* **Set task**:
Your answer should consist solely of the lines from the one with "green from afar" through the one with "if empty is", copied exactly, endpoints included.

* **Provided data**:
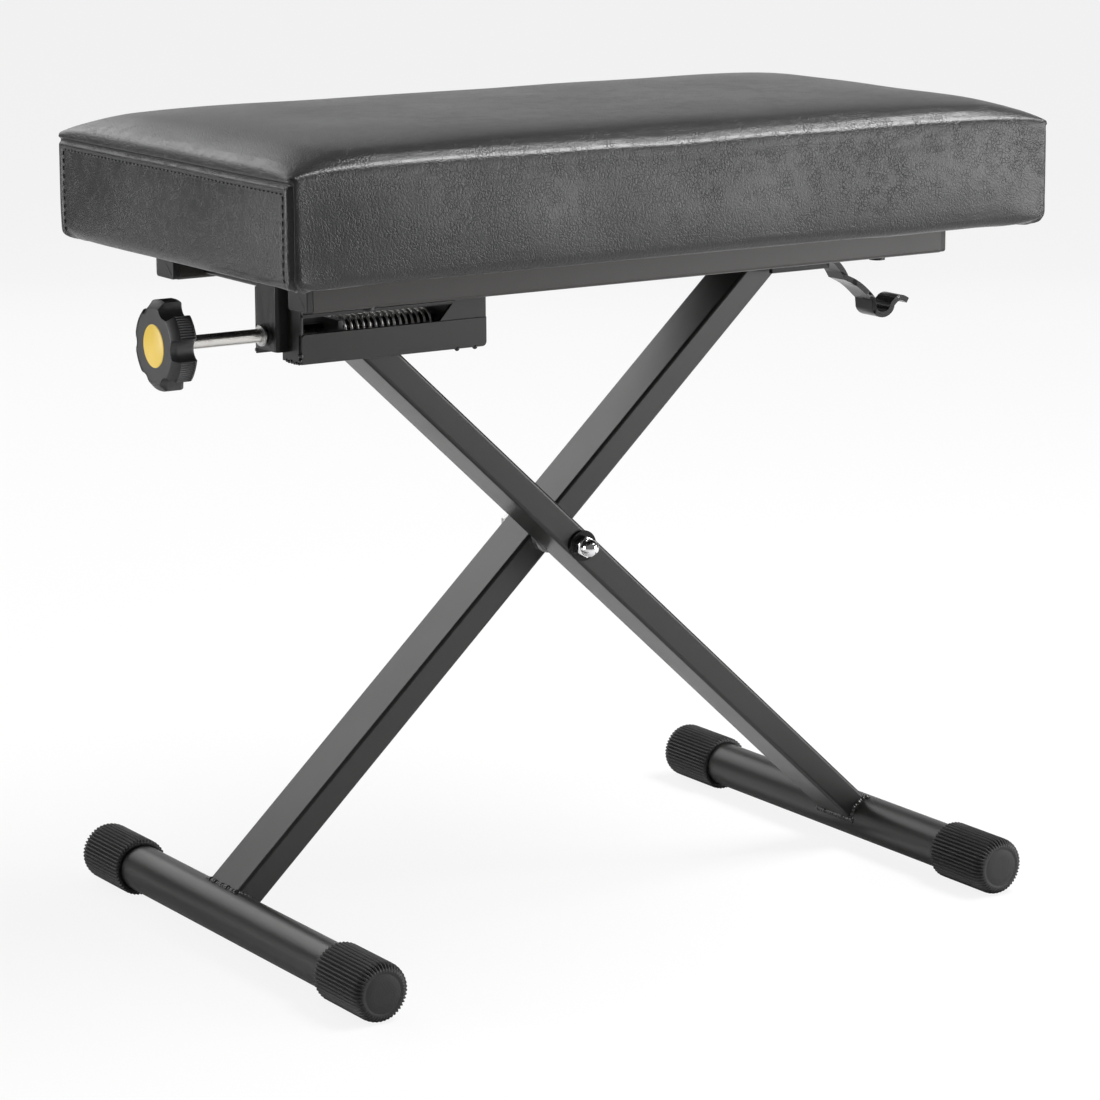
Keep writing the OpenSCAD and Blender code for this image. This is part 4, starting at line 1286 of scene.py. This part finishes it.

...

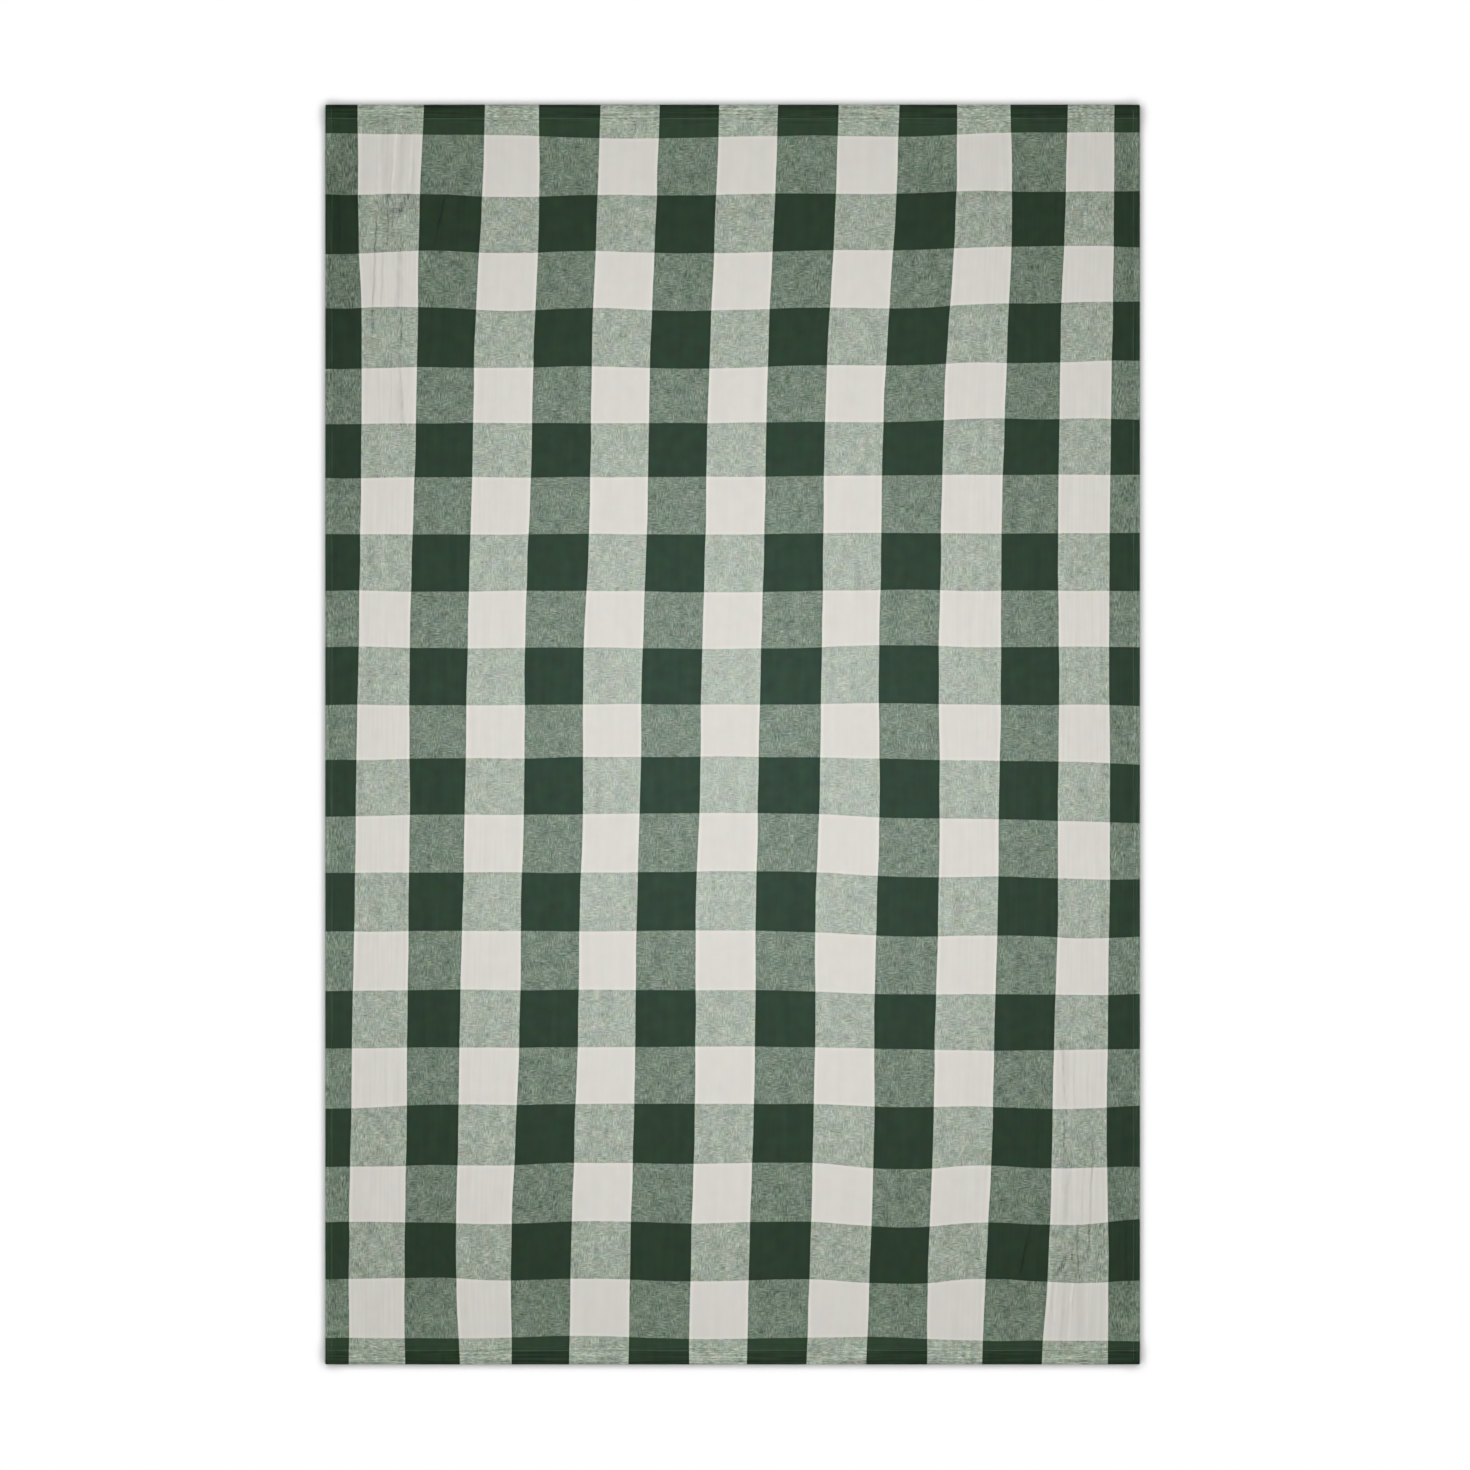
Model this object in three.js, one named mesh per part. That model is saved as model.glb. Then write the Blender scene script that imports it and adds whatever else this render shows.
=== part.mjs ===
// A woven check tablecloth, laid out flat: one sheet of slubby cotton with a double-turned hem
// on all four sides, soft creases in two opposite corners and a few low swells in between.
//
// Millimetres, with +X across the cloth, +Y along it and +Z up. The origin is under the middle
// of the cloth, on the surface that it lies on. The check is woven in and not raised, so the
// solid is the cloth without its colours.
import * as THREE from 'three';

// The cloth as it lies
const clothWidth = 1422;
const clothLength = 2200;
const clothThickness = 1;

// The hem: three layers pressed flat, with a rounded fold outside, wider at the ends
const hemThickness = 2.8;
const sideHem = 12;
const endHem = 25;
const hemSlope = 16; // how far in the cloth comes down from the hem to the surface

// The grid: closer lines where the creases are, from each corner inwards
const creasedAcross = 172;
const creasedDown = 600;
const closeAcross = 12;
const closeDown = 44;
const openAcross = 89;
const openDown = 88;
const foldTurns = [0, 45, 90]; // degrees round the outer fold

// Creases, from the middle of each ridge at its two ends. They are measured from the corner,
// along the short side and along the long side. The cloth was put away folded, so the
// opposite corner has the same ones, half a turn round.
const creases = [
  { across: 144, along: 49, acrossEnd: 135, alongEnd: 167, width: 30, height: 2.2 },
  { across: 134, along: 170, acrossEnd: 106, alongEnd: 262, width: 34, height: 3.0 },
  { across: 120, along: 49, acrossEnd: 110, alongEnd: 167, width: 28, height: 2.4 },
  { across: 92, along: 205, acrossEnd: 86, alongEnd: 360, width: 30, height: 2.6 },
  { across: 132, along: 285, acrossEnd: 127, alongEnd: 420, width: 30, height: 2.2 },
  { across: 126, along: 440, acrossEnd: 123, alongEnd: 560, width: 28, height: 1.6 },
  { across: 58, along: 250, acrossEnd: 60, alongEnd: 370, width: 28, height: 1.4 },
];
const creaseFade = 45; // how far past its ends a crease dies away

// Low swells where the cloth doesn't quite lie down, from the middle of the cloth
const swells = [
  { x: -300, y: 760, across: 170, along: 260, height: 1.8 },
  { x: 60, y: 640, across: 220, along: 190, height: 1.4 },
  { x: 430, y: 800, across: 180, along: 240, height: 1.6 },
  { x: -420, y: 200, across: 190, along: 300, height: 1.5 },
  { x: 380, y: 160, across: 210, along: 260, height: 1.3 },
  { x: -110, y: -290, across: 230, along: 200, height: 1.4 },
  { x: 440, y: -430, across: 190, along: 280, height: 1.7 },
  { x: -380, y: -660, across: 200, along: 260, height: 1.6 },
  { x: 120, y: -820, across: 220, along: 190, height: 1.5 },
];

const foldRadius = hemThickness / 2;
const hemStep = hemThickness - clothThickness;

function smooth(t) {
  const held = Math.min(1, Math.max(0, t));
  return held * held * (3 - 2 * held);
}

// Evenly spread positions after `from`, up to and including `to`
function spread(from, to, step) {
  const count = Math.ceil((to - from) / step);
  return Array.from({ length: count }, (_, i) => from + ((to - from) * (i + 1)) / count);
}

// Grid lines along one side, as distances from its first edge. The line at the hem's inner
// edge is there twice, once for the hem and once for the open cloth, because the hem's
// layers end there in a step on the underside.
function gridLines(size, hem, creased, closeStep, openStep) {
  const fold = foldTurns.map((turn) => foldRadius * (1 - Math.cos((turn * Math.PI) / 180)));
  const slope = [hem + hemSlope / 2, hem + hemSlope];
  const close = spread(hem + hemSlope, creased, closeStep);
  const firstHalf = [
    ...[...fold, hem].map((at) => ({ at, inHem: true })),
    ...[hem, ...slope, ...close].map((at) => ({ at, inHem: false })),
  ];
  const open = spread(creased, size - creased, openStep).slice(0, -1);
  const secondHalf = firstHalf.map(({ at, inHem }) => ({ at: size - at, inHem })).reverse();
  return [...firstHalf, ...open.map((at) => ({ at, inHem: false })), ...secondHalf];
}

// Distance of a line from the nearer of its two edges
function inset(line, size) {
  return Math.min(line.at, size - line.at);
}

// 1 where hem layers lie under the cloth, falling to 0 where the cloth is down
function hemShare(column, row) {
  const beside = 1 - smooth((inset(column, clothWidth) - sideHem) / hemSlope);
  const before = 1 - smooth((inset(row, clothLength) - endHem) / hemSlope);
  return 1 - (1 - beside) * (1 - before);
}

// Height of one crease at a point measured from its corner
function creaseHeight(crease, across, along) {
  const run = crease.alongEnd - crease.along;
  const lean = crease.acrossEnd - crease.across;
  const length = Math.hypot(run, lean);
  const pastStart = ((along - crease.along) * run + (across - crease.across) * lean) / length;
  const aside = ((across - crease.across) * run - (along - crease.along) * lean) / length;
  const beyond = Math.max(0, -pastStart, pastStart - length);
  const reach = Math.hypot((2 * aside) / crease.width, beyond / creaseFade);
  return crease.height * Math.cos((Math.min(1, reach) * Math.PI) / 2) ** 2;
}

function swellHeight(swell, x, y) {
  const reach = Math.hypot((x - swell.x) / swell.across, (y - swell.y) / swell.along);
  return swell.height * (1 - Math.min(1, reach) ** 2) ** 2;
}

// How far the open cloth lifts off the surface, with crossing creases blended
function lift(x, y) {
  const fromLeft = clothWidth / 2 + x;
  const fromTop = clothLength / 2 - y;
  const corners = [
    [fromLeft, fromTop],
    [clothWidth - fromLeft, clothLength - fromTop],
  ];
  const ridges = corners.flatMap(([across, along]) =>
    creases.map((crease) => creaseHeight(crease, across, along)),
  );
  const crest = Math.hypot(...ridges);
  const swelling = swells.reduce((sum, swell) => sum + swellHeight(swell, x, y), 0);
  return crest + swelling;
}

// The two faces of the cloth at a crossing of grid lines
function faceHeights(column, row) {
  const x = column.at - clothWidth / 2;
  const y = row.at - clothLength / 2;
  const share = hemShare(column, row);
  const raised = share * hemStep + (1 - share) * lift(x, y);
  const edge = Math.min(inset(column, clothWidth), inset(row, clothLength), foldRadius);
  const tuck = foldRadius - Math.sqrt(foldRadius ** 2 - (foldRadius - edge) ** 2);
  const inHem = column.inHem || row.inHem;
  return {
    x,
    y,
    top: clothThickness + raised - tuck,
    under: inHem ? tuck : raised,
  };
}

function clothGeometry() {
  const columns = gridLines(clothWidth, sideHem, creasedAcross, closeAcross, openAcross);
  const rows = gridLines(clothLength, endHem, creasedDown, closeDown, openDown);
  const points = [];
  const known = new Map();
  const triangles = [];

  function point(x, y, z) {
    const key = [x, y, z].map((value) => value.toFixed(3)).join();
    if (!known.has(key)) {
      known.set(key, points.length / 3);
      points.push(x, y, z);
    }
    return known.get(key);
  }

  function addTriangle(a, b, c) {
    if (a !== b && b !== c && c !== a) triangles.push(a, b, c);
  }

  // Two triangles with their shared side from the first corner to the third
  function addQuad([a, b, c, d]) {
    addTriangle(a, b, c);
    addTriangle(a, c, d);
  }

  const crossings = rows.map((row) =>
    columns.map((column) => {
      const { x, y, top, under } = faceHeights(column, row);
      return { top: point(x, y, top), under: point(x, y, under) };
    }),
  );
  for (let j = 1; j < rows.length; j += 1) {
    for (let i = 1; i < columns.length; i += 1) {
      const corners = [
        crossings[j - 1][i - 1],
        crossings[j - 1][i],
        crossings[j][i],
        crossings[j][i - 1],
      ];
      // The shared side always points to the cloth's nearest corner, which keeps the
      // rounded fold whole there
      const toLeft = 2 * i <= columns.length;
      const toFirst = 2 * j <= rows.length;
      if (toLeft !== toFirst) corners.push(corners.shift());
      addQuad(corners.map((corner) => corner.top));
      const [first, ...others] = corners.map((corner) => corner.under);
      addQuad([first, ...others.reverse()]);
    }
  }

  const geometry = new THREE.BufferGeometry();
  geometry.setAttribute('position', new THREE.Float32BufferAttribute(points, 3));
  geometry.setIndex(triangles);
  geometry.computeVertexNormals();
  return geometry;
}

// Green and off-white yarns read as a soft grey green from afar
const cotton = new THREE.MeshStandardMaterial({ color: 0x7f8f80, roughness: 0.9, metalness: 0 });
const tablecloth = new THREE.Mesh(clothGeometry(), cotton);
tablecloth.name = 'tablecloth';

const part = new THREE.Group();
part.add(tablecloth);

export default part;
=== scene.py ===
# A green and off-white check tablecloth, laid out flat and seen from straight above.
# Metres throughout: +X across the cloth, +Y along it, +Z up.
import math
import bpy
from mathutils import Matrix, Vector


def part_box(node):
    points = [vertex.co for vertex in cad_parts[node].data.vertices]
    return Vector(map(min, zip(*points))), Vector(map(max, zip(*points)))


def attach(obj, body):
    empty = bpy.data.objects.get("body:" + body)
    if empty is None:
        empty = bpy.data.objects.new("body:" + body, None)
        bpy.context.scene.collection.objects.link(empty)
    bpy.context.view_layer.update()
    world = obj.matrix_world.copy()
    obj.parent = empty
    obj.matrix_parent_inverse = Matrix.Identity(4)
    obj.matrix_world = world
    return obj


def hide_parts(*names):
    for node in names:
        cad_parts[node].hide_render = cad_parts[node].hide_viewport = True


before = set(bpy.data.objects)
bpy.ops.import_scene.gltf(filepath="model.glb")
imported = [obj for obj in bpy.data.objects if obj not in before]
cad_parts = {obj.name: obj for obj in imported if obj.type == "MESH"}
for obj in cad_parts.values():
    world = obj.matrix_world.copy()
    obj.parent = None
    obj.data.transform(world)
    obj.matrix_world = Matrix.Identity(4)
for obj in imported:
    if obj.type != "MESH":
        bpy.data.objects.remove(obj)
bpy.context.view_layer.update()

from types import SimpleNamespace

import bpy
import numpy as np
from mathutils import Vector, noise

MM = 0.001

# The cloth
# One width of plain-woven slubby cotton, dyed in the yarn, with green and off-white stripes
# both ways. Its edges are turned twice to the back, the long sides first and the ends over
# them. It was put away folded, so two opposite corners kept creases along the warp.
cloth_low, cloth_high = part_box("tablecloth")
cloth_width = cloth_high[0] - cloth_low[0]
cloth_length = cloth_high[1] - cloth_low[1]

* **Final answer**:
// Green and off-white yarns read as a soft grey green from afar
const cotton = new THREE.MeshStandardMaterial({ color: 0x7f8f80, roughness: 0.9, metalness: 0 });
const tablecloth = new THREE.Mesh(clothGeometry(), cotton);
tablecloth.name = 'tablecloth';

const part = new THREE.Group();
part.add(tablecloth);

export default part;
=== scene.py ===
# A green and off-white check tablecloth, laid out flat and seen from straight above.
# Metres throughout: +X across the cloth, +Y along it, +Z up.
import math
import bpy
from mathutils import Matrix, Vector


def part_box(node):
    points = [vertex.co for vertex in cad_parts[node].data.vertices]
    return Vector(map(min, zip(*points))), Vector(map(max, zip(*points)))


def attach(obj, body):
    empty = bpy.data.objects.get("body:" + body)
    if empty is None:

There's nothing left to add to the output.